Look up J. Howard Marshall II. At 89, he left his wife (who was 62 years younger, prompting the usual speculation) and his son in a court battle that went on for years – may still be for all I know.
John Seward Johnson I left a tale almost the same. The details and amounts vary but not by that much. Leona Helmsley managed to infuriate her grandchildren by, among other things, leaving $12 million to her dog and pointedly leaving them out of the will entirely. Jay Pritzker left $15 billion but only $1 billion of that was contested – relative calm there, I guess.
There seem to be as many of these strange struggles as there is time to look for them. I spent a little while on the internet and ran across these and maybe a dozen others.
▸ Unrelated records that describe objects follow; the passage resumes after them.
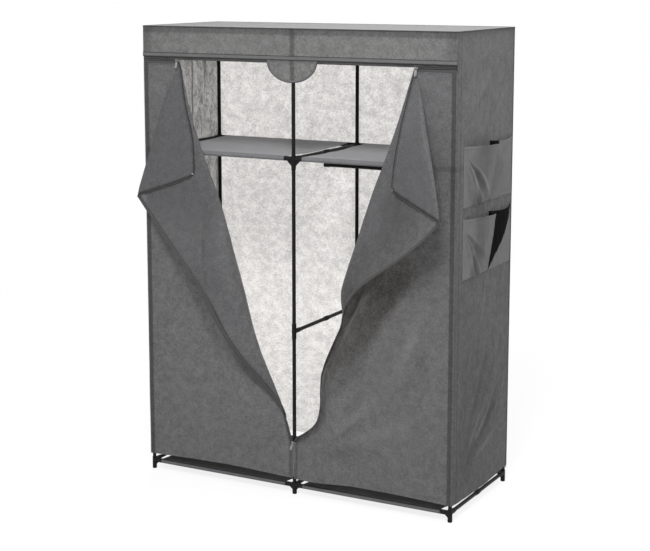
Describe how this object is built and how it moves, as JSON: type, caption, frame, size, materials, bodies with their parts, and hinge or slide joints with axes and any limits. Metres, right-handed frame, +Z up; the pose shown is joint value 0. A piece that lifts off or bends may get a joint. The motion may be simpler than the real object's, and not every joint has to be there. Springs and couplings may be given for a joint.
{
  "type": "portable fabric wardrobe",
  "caption": "Free-standing wardrobe: thin black steel frame under a grey fabric cover, zipped doors folded open, fabric shelves, a hanging rail and side pockets.",
  "frame": {"origin": "middle of the floor area that the whole wardrobe covers, on the floor", "axes": "+X along the width, to the right seen from the front; +Y from the front to the back; +Z up"},
  "size_m": [1.2568, 0.6244, 1.6],
  "materials": {
    "frame_steel": "black powder-coated steel tube with black moulded connectors",
    "frame_plastic": "black moulded plastic, lightly grained",
    "cover_fabric": "mid-grey nonwoven cloth, finely mottled",
    "pale_fabric": "pale grey nonwoven cloth, softly mottled",
    "valance_fabric": "grey nonwoven cloth with a darker bound edge",
    "door_fabric": "smooth mid-grey nonwoven cloth",
    "shelf_fabric": "blue-grey nonwoven cloth, sewn in sleeves",
    "zip_tape": "dark grey woven tape with a nylon coil",
    "zip_metal": "bright die-cast metal"
  },
  "bodies": {
    "frame_and_cover": {"post_lower_front_left": "frame_steel", "post_upper_front_left": "frame_steel", "post_lower_front_centre": "frame_steel", "post_middle_front_centre": "frame_steel", "post_upper_front_centre": "frame_steel", "post_lower_front_right": "frame_steel", "post_upper_front_right": "frame_steel", "post_lower_back_left": "frame_steel", "post_upper_back_left": "frame_steel", "post_lower_back_centre": "frame_steel", "post_middle_back_centre": "frame_steel", "post_upper_back_centre": "frame_steel", "post_lower_back_right": "frame_steel", "post_upper_back_right": "frame_steel", "rail_base_front_left": "frame_steel", "rail_base_front_right": "frame_steel", "rail_base_back_left": "frame_steel", "rail_base_back_right": "frame_steel", "rail_shelf_front_left": "frame_steel", "rail_shelf_front_right": "frame_steel", "rail_shelf_back_left": "frame_steel", "rail_shelf_back_right": "frame_steel", "rail_top_front_left": "frame_steel", "rail_top_front_right": "frame_steel", "rail_top_back_left": "frame_steel", "rail_top_back_right": "frame_steel", "depth_tube_base_left": "frame_steel", "depth_tube_base_centre": "frame_steel", "depth_tube_base_right": "frame_steel", "depth_tube_shelf_left": "frame_steel", "depth_tube_shelf_centre": "frame_steel", "depth_tube_shelf_right": "frame_steel", "depth_tube_top_left": "frame_steel", "depth_tube_top_centre": "frame_steel", "depth_tube_top_right": "frame_steel", "depth_tube_middle_centre": "frame_steel", "rail_bracket_centre": "frame_plastic", "rail_bracket_right": "frame_plastic", "hanging_rail": "frame_steel", "left_side_panel": "cover_fabric", "right_side_panel": "cover_fabric", "back_panel": "pale_fabric", "roof_panel": "pale_fabric", "front_valance": "valance_fabric", "top_zip_tape": "zip_tape", "centre_zip_tape": "zip_tape", "left_door": "door_fabric", "right_door": "door_fabric", "pocket_row_upper": "cover_fabric", "pocket_row_lower": "cover_fabric", "shelf_upper_left": "shelf_fabric", "shelf_upper_right": "shelf_fabric", "shelf_base_left": "shelf_fabric", "shelf_base_right": "shelf_fabric"},
    "slider_left": {"slider_left": "zip_metal"},
    "pull_left": {"pull_left": "zip_metal"},
    "slider_right": {"slider_right": "zip_metal"},
    "pull_right": {"pull_right": "zip_metal"},
    "slider_centre": {"slider_centre": "zip_metal"},
    "pull_centre": {"pull_centre": "zip_metal"}
  },
  "joints": [
    {"name": "slider_left_travel", "type": "slide", "parent": "frame_and_cover", "child": "slider_left", "axis": [-1, 0, 0], "range_m": [0, 0.12]},
    {"name": "pull_left_swing", "type": "hinge", "parent": "slider_left", "child": "pull_left", "pos_m": [-0.45565, -0.17723, 1.483], "axis": [-1, 0, 0], "range_deg": [0, 120]},
    {"name": "slider_right_travel", "type": "slide", "parent": "frame_and_cover", "child": "slider_right", "axis": [1, 0, 0], "range_m": [0, 0.12]},
    {"name": "pull_right_swing", "type": "hinge", "parent": "slider_right", "child": "pull_right", "pos_m": [0.45035, -0.17723, 1.483], "axis": [-1, 0, 0], "range_deg": [0, 120]},
    {"name": "slider_centre_travel", "type": "slide", "parent": "frame_and_cover", "child": "slider_centre", "axis": [0, 0, -1], "range_m": [0, 0.112]},
    {"name": "pull_centre_swing", "type": "hinge", "parent": "slider_centre", "child": "pull_centre", "pos_m": [-0.00265, -0.17723, 0.183], "axis": [-0.9397, 0, 0.342], "range_deg": [0, 170]}
  ]
}
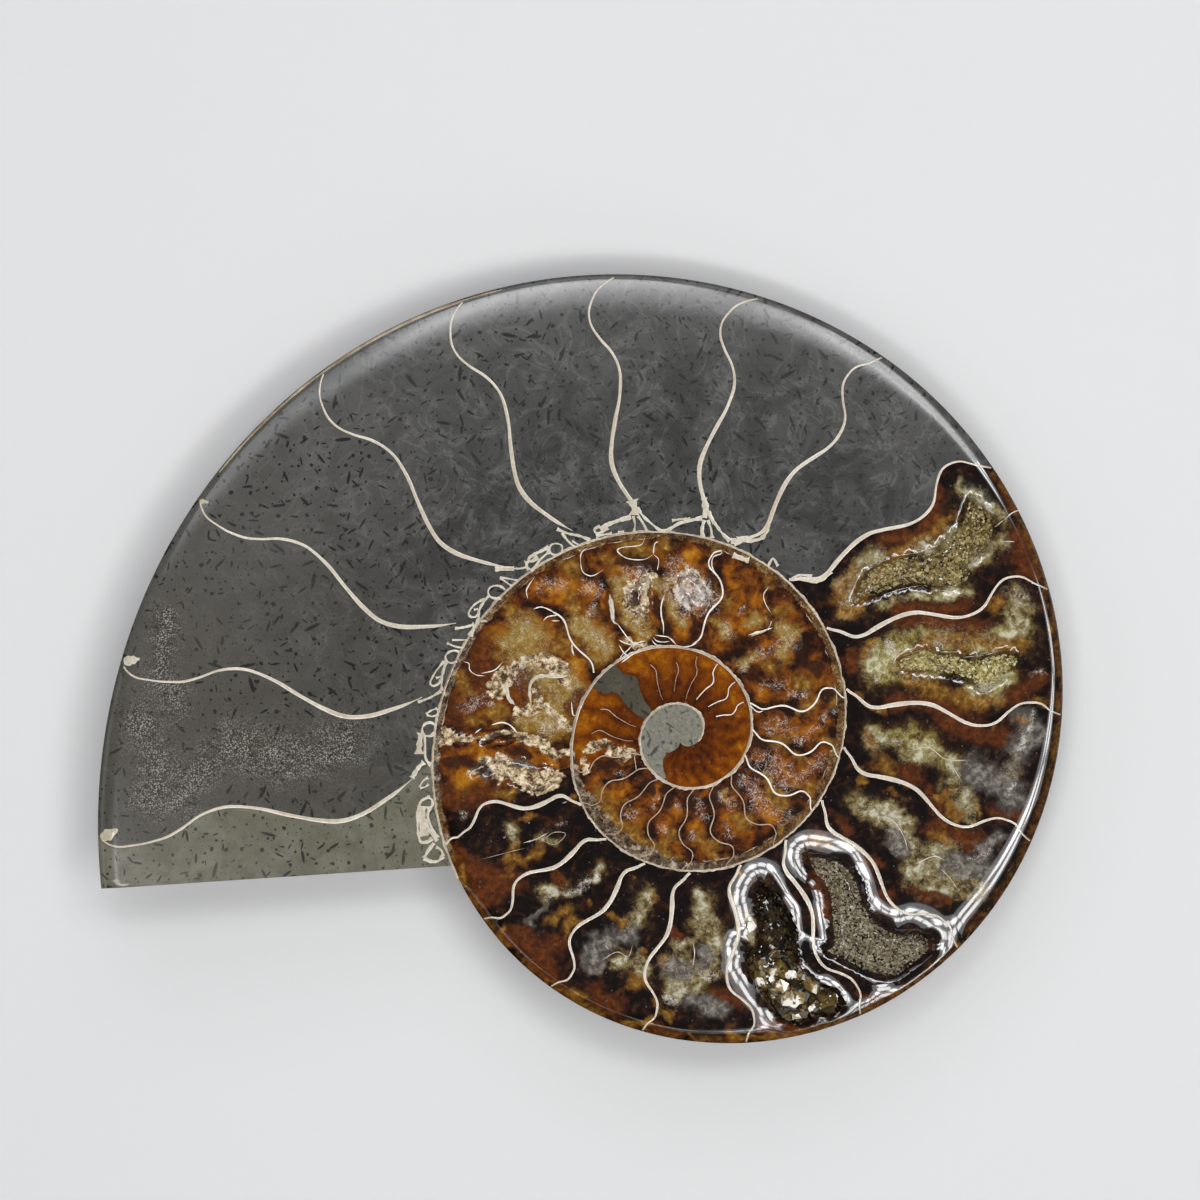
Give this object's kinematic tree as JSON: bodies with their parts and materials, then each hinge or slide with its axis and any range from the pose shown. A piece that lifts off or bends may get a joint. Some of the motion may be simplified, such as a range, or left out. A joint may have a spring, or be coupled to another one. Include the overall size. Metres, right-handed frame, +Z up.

Of all of them, the Ted Williams dispute strikes me as the oddest. There was no argument about money but, rather, one over the disposition of the body. In the end, he was not cremated as the will directed but was cryogenically frozen (head separated from body). This seems to be largely because one of the parties simply ran out of the money needed to continue the court fight.
You can look any of these up, either on the web or through other sources. I guess they all offer something of interest. For my part, I’d recommend you read of the struggles in The Passing of Tulee Main. Just as interesting and better written.
Comment at will.
(This post is intended to complement the narrative and views expressed in “The Passing of Tulee Main”. To learn more about the book, press the ‘Main Site Home Page’ link at the top of this post. (Beyond the on-site material there, the Nook, Kindle and Amazon links have sample chapters available to view.)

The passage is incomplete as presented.